++++ Records supplied ++++
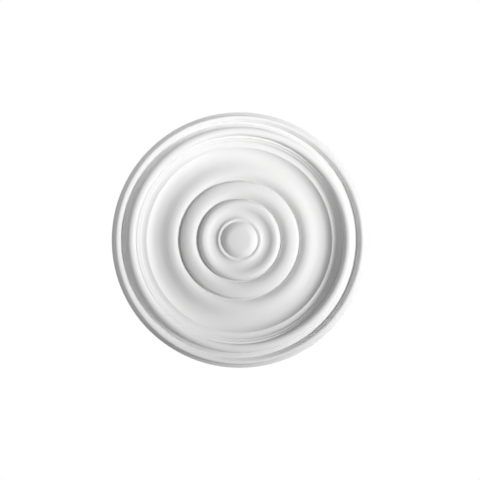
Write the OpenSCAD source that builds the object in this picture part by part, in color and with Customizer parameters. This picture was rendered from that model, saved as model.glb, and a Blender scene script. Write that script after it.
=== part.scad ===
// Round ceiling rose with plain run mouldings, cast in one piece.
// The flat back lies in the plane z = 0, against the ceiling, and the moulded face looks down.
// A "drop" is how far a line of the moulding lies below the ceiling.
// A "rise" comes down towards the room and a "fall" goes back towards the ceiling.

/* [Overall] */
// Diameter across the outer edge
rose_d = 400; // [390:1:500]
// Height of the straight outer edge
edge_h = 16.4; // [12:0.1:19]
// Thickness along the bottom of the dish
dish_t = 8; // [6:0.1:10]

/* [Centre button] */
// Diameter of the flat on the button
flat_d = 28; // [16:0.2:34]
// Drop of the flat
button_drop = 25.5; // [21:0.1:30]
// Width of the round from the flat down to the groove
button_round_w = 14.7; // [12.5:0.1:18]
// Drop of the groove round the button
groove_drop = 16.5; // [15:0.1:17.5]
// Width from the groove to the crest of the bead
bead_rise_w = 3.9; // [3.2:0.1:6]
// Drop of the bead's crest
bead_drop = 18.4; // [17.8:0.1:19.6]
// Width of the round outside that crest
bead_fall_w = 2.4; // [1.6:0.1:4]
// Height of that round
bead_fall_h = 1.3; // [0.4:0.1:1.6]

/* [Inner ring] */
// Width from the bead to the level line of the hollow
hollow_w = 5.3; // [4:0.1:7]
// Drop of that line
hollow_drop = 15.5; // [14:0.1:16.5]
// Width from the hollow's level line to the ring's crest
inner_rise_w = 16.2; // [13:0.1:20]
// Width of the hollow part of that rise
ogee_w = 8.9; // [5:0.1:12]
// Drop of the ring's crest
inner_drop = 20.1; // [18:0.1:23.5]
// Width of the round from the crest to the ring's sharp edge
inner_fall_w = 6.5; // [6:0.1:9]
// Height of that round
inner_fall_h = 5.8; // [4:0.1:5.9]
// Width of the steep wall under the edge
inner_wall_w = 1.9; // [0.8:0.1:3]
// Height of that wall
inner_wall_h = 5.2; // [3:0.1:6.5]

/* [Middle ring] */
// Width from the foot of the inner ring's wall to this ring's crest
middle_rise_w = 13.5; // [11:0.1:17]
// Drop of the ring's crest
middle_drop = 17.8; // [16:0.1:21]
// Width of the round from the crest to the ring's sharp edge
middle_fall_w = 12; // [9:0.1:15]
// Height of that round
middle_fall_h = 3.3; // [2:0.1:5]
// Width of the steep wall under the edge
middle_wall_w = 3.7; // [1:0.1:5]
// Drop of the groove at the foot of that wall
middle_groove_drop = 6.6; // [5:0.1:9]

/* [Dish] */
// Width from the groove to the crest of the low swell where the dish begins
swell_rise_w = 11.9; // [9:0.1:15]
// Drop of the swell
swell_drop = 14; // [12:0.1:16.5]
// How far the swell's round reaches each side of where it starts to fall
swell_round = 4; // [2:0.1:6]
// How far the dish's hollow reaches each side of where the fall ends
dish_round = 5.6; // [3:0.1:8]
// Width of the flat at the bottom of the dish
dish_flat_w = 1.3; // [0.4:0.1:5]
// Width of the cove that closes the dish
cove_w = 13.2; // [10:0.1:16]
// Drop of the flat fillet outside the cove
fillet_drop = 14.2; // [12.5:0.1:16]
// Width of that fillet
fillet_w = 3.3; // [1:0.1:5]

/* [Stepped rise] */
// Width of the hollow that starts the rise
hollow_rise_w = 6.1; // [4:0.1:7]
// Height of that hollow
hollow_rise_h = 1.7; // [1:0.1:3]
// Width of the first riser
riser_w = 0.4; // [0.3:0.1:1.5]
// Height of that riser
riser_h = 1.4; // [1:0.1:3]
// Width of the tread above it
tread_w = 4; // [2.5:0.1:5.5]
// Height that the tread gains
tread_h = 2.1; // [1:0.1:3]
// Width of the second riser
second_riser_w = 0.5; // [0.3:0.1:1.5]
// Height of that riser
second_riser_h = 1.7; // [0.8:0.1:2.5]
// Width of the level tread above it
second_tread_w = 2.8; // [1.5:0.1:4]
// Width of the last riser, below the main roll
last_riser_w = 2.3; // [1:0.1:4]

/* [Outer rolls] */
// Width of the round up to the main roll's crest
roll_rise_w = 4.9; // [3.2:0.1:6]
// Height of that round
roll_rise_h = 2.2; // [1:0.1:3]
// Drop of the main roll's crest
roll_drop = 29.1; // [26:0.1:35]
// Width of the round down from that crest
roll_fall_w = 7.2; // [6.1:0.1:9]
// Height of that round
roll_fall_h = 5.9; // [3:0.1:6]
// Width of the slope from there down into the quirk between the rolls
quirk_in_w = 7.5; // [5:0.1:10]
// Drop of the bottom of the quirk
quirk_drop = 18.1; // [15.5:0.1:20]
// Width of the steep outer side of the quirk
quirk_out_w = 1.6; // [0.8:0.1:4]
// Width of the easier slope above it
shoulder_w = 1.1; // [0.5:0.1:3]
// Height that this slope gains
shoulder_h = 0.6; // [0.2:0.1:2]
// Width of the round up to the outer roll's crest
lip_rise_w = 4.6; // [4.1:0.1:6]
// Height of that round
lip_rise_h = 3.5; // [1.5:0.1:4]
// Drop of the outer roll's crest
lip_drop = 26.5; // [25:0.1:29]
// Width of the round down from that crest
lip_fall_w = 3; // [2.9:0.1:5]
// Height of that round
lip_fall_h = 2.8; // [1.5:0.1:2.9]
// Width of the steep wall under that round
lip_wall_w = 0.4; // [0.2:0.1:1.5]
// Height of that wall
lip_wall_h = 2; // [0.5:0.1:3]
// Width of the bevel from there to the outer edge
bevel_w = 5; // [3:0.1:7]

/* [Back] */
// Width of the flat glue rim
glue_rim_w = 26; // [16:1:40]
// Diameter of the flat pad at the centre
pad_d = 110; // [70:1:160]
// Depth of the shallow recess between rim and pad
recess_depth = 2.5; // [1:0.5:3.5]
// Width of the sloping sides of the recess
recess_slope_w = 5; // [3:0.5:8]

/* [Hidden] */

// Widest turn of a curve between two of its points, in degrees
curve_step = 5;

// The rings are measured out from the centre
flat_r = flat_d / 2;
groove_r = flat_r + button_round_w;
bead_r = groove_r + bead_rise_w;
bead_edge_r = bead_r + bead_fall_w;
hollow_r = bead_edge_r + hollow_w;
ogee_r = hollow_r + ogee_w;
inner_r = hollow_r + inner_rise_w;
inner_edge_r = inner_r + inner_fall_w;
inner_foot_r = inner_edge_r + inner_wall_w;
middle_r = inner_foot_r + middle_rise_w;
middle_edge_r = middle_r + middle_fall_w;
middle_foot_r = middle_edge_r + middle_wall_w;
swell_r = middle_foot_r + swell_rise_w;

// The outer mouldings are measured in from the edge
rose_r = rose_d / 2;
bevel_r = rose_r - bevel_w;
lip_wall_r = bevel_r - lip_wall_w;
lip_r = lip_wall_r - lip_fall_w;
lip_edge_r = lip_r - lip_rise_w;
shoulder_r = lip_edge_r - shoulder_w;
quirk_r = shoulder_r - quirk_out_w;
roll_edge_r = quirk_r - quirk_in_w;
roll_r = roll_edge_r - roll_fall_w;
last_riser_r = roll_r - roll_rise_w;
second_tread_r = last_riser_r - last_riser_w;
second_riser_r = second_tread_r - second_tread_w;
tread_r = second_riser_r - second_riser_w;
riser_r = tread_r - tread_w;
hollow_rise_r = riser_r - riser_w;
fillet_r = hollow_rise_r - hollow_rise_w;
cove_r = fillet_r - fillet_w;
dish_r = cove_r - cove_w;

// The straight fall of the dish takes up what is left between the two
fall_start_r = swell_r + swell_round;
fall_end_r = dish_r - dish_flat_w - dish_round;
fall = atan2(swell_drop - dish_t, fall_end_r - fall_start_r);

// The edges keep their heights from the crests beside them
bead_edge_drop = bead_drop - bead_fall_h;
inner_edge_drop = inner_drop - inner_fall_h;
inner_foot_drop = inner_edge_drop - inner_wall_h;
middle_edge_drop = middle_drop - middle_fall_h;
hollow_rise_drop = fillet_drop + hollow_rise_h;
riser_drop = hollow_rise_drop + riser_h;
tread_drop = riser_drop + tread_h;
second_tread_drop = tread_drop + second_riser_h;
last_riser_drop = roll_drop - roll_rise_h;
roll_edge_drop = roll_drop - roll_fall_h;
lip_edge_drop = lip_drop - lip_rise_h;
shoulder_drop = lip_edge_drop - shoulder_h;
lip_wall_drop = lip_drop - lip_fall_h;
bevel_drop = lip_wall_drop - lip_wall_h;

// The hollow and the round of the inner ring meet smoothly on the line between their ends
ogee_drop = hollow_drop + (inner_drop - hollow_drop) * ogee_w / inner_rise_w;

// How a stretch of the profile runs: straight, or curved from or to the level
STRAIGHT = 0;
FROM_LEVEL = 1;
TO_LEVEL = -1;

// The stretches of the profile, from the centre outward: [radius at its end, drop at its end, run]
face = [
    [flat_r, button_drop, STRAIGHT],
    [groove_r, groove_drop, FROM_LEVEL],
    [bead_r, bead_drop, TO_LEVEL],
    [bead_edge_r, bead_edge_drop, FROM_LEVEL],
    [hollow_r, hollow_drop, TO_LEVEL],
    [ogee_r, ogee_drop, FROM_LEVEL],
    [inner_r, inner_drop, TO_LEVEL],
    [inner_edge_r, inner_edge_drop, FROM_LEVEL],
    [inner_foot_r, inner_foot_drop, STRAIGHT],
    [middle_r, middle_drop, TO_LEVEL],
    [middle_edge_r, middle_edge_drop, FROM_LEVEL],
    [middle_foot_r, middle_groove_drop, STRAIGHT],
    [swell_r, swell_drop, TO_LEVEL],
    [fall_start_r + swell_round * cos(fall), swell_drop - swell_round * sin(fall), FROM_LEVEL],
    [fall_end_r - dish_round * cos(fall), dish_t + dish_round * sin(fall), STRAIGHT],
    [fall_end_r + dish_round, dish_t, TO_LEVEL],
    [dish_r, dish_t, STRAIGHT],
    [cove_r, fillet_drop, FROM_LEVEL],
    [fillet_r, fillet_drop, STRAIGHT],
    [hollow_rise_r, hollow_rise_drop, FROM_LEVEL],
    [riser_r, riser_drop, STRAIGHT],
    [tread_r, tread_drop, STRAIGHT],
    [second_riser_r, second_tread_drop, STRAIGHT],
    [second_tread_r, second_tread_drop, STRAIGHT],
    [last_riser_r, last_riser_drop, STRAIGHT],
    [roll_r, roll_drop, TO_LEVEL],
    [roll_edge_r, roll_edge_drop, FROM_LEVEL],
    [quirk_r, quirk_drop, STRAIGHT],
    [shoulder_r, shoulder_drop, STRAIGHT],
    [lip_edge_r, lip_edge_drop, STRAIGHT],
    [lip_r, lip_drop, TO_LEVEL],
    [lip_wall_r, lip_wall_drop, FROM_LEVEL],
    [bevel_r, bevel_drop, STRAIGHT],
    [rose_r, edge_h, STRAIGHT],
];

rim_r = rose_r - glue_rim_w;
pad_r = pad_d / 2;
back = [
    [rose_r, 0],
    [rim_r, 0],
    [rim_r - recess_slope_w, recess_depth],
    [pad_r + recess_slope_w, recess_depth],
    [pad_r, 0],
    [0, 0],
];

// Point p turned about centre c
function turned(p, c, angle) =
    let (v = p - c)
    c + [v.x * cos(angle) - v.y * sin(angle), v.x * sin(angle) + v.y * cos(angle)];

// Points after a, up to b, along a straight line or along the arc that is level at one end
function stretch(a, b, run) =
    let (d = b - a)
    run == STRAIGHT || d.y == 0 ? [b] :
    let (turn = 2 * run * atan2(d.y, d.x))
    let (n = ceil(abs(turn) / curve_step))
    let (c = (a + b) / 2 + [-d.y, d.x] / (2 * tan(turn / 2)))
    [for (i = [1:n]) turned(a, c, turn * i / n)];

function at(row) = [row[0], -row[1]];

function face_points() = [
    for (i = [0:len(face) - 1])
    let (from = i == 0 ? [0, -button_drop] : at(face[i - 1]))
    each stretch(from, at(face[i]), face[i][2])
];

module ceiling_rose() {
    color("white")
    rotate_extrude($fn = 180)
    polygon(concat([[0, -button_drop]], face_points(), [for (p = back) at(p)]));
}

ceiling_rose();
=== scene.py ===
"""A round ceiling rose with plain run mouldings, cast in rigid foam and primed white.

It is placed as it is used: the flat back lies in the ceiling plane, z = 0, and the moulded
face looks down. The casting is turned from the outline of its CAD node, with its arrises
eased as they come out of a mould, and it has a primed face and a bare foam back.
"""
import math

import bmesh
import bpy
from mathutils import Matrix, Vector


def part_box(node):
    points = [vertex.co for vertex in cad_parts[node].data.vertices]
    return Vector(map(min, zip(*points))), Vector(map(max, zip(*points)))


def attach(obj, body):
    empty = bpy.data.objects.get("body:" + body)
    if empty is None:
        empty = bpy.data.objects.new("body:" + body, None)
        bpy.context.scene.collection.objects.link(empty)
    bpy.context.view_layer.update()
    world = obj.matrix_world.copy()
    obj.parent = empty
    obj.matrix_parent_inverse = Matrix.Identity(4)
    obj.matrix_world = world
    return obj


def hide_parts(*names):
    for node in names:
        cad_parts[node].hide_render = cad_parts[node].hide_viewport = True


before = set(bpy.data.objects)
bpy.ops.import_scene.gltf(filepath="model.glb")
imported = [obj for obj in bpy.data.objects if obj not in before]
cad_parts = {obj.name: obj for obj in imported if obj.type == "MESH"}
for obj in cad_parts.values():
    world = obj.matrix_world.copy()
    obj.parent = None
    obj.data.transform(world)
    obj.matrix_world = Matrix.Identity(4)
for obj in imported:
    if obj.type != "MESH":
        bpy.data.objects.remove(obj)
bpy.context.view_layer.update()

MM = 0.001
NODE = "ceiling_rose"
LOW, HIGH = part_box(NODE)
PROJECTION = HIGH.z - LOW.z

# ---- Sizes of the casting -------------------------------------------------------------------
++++
++++ Records supplied ++++
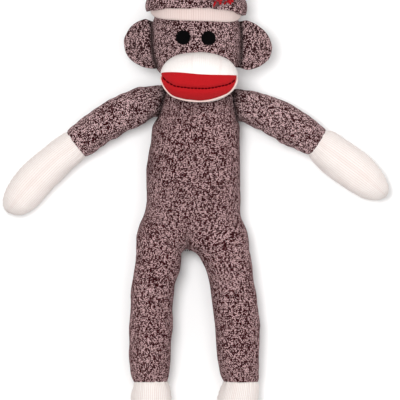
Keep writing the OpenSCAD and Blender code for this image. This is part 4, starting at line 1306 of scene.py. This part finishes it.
++++
++++ Records supplied ++++
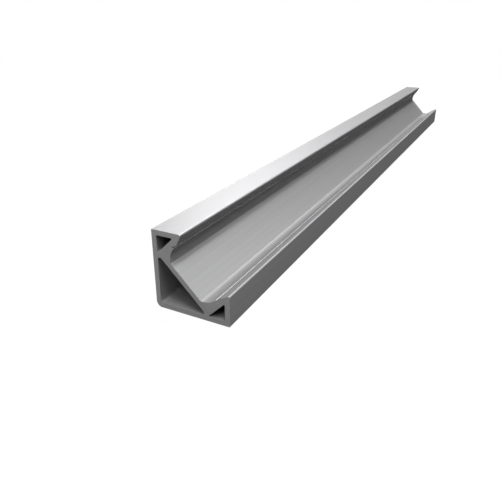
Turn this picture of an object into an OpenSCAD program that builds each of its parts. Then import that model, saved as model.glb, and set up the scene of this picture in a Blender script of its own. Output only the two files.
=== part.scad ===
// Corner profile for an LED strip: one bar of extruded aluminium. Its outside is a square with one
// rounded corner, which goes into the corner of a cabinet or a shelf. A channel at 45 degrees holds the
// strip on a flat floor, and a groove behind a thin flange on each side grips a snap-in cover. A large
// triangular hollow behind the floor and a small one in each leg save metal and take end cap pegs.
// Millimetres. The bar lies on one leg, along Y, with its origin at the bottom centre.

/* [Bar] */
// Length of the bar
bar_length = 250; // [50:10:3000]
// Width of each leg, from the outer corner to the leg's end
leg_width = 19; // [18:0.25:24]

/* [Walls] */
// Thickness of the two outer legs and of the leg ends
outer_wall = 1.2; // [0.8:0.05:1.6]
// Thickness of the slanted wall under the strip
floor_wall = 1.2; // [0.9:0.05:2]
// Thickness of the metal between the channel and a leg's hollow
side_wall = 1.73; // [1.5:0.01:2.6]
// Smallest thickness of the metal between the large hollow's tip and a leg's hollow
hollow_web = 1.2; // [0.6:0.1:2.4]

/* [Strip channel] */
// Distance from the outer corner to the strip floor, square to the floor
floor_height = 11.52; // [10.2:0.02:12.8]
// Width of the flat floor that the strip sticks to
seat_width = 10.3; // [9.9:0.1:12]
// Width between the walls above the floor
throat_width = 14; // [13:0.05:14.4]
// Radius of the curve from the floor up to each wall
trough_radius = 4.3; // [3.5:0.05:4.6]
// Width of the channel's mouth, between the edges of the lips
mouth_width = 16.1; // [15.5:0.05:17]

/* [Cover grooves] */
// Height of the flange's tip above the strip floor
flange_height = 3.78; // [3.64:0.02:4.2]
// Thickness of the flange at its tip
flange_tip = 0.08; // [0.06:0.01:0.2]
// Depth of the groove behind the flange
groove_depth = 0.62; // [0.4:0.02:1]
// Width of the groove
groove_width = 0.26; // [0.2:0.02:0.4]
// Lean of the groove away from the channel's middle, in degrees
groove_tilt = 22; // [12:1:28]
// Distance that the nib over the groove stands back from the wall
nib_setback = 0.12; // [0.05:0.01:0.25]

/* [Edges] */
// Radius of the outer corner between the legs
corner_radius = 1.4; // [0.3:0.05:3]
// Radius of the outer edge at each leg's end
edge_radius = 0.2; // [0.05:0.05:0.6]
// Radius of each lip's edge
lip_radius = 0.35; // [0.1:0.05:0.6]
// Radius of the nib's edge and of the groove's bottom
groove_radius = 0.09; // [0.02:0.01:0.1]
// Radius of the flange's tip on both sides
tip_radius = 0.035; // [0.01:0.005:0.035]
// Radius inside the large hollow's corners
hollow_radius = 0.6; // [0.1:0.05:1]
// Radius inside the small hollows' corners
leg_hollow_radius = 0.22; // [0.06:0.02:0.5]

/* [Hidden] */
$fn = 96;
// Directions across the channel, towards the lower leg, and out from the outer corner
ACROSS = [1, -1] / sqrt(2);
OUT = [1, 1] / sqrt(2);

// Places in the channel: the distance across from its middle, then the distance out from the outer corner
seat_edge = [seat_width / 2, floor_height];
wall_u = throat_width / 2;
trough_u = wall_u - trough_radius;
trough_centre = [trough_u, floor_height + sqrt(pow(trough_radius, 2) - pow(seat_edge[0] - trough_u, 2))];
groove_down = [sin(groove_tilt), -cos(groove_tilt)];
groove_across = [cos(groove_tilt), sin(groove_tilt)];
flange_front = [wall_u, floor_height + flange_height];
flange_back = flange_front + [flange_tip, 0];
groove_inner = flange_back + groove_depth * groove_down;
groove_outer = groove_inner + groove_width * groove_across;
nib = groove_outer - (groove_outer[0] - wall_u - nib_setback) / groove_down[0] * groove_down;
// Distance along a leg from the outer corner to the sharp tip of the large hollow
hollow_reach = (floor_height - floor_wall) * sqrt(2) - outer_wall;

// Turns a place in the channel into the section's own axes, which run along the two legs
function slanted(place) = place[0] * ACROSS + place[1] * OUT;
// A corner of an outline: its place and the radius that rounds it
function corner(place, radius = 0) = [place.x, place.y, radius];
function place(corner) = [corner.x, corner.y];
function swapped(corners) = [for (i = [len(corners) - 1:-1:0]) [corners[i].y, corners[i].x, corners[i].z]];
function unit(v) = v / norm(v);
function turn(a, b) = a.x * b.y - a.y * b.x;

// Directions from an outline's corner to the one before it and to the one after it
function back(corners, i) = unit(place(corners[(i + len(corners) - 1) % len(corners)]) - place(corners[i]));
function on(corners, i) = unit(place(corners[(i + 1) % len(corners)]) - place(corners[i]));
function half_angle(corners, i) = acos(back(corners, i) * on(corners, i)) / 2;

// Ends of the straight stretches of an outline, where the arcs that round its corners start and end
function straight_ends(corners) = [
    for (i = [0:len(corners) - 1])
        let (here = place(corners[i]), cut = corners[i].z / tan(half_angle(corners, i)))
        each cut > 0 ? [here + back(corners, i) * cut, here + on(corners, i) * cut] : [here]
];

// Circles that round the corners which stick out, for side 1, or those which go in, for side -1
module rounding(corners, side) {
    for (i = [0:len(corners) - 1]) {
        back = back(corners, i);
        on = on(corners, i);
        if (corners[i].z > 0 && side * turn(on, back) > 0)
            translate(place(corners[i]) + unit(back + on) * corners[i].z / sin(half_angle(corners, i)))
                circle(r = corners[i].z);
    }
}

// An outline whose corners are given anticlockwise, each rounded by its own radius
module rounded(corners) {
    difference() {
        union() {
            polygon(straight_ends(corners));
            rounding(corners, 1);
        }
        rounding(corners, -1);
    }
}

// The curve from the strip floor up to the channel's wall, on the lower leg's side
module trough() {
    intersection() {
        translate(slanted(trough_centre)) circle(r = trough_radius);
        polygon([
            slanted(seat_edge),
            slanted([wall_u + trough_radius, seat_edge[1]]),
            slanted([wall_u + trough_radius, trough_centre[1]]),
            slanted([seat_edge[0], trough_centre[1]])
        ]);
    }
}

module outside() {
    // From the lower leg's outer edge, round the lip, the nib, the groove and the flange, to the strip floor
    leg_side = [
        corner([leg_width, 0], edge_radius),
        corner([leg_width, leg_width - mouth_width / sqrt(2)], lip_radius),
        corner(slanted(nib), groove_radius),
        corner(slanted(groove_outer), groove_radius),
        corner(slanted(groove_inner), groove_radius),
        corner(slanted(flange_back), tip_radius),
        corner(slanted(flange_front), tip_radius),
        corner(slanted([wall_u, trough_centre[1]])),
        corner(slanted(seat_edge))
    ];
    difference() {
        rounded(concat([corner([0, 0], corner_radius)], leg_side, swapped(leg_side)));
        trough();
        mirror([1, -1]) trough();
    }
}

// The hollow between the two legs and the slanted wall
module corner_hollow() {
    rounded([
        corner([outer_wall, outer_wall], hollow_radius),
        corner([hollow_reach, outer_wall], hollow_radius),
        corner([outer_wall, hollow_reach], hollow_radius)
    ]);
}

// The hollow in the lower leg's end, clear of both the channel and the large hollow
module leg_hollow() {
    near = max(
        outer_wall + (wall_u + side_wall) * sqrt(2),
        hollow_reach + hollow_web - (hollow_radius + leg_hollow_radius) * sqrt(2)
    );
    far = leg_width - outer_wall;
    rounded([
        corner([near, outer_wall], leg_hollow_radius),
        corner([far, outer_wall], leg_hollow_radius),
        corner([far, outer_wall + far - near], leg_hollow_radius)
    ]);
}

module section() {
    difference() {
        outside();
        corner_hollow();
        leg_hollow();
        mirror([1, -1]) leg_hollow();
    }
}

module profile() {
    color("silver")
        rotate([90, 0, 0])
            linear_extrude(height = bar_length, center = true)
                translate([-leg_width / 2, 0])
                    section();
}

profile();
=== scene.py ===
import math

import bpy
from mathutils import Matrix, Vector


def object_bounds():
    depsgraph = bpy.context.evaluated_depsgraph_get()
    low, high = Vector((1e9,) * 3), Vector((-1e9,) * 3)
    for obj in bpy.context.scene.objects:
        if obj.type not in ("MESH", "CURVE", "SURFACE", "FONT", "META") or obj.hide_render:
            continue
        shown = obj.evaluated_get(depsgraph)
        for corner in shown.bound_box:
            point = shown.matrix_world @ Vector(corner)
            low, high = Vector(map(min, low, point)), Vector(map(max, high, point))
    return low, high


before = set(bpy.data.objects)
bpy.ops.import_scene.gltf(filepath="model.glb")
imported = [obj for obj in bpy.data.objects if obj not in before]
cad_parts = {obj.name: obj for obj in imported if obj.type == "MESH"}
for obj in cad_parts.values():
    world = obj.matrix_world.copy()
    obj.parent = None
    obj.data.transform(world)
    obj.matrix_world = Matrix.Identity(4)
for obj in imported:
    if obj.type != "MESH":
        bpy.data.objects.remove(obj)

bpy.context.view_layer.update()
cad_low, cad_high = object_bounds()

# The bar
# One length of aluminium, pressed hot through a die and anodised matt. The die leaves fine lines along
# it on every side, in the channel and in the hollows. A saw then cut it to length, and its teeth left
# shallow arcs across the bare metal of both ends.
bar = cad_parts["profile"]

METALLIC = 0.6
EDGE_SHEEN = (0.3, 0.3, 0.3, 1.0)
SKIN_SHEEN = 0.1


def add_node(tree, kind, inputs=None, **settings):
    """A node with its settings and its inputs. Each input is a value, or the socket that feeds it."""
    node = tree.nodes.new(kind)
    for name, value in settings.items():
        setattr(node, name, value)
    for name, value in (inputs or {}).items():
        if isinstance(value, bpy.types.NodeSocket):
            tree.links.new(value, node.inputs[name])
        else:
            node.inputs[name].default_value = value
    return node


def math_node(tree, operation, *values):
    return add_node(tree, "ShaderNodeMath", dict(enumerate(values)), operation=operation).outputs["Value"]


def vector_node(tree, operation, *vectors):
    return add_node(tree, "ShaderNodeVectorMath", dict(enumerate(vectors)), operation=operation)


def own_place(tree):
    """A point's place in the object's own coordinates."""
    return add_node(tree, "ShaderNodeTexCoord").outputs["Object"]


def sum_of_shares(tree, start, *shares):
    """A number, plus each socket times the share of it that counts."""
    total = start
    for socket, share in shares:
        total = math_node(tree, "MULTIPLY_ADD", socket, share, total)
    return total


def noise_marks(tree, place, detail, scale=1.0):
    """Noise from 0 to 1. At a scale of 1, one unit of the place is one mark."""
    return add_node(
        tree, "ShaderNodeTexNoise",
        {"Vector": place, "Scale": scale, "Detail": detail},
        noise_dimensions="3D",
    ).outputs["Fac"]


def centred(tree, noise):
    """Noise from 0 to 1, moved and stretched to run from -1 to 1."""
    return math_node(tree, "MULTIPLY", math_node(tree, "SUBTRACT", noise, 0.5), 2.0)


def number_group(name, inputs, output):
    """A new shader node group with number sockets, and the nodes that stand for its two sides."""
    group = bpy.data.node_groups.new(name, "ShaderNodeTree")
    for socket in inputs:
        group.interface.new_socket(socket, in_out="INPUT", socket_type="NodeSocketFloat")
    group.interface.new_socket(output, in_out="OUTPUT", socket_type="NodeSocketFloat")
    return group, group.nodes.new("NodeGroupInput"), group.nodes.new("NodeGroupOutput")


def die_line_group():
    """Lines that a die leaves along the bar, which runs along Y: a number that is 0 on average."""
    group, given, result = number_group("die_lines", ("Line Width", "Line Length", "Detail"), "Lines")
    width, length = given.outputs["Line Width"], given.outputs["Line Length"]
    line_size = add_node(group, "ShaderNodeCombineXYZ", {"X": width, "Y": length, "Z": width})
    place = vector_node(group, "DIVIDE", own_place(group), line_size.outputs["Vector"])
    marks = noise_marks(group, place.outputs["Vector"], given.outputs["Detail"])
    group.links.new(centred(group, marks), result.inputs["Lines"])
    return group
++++
Task goal:
The lines to extract from the data above begin with the line containing "far = leg_width - outer_wall;" and end with the line containing "shown = obj.evaluated_get(depsgraph)". Extract them exactly, including both.

Worked solution:
    far = leg_width - outer_wall;
    rounded([
        corner([near, outer_wall], leg_hollow_radius),
        corner([far, outer_wall], leg_hollow_radius),
        corner([far, outer_wall + far - near], leg_hollow_radius)
    ]);
}

module section() {
    difference() {
        outside();
        corner_hollow();
        leg_hollow();
        mirror([1, -1]) leg_hollow();
    }
}

module profile() {
    color("silver")
        rotate([90, 0, 0])
            linear_extrude(height = bar_length, center = true)
                translate([-leg_width / 2, 0])
                    section();
}

profile();
=== scene.py ===
import math

import bpy
from mathutils import Matrix, Vector


def object_bounds():
    depsgraph = bpy.context.evaluated_depsgraph_get()
    low, high = Vector((1e9,) * 3), Vector((-1e9,) * 3)
    for obj in bpy.context.scene.objects:
        if obj.type not in ("MESH", "CURVE", "SURFACE", "FONT", "META") or obj.hide_render:
            continue
        shown = obj.evaluated_get(depsgraph)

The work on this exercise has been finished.